Closed pjfanning closed 1 week ago
@kannanjgithub, the old Listener didn't require using the synchronization context. But the new stuff does. We probably messed up one of the adapting methods with onResult2 and didn't take that into account.
@pjfanning, NameResolvers can access the SynchronizationContext from [NameResolver.Args.getSynchronizationContext()
](https://grpc.github.io/grpc-java/javadoc/io/grpc/NameResolver.Args.html#getSynchronizationContext()). Long-term (getting nearer term), we will require NameResolvers to call the Listener from the SynchronizationContext, so that is a good change to make if you are willing.
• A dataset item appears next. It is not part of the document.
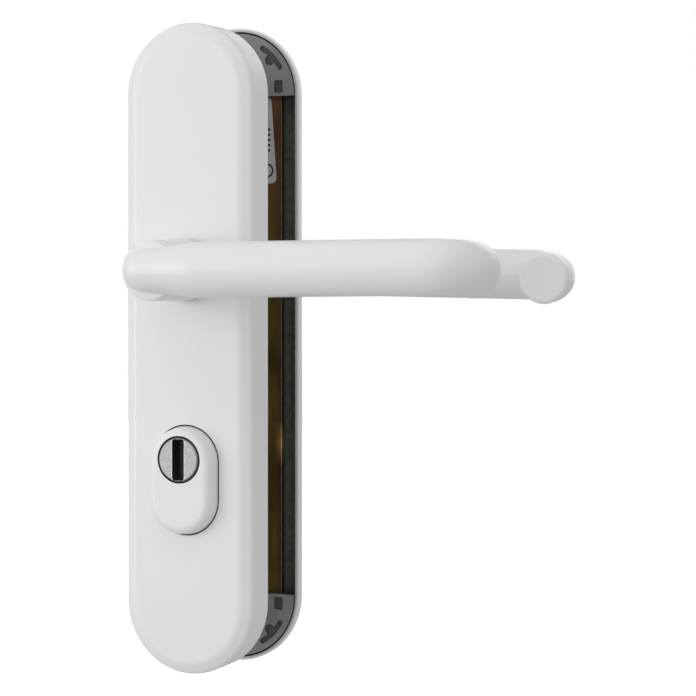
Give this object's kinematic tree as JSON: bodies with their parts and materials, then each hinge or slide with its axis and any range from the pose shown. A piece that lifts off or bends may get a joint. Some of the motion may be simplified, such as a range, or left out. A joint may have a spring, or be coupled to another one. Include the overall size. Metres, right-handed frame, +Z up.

@ejona86 Thanks for your quick response.
Apache Pekko is quite modular and pekko-grpc relies on other pekko modules including a pekko-discovery module. pekko-discovery has async APIs using Scala Futures. We won't be able to change this. The custom NameResolver in pekko-grpc uses the pekko-discovery APIs. In the short term, we will pin to grpc-java 1.67. In the long term, we will need to watch and see how grpc-java continues to evolve and whether we need to substantially rewrite pekko-grpc to uptake newer versions of grpc-java.
The problem was with the gRPC code NameResolver.Listener.onAddresses abstract base class implementation calling onResult2 outside of the synchronization context. In the first part of the changes for onResult2 it was calling onResult like it should but the later PR for ResolutionResult introduced this regression. This (and 2 other such callers) went uncaught because the check for call from the synchronization context is in ManagedChannelImpl's implementation of Listener2 but respective unit tests of the name resolvers use their own listeners. I have raised PR #11666 with the fix.
whether we need to substantially rewrite pekko-grpc to uptake newer versions of grpc-java.
@pjfanning, I don't see what substantial changes you are talking about. Somewhere between onComplete
and calling the listener call syncContext.execute
and run the remaining code inside. I don't know Scala, but it would be a one line change in Java.
We also encountered this issue when upgrading grpc-netty
to 1.68.1
from 1.68.0
. The issue was in one of our grpc stream services. It started throwing i.g.StatusRuntimeException: DEADLINE_EXCEEDED: Deadline CallOptions will be exceeded in 59.999822705s.
and Not called from the SynchronizationContext
exceptions.
Our system is in Scala 2.13. Reverting back to grpc-netty
1.68.0
fixed the problem.
@hacetin 1.68.0 has been marked as a mistaken release. I am switching to v1.67.1 in pekko-grpc.
Fixed by #11666
Similar to #10407 but has started affecting us with grpc-java 1.68.1
pekko-grpc PR: https://github.com/apache/pekko-grpc/pull/397
pekko-grpc is written in Scala and we are using Scala Futures when doing lookups asynchronously. grpc-java seems now to require that we use your SynchronizationContext instead.
I added an experimental change to pekko-grpc name resolution to add blocking code. This allowed me to avoid this issue but I discovered that we have some tests that still fail because io.grpc is unhappy that we are using Scala Futures. I wouldn't be delighted about the hack in our name resolver either.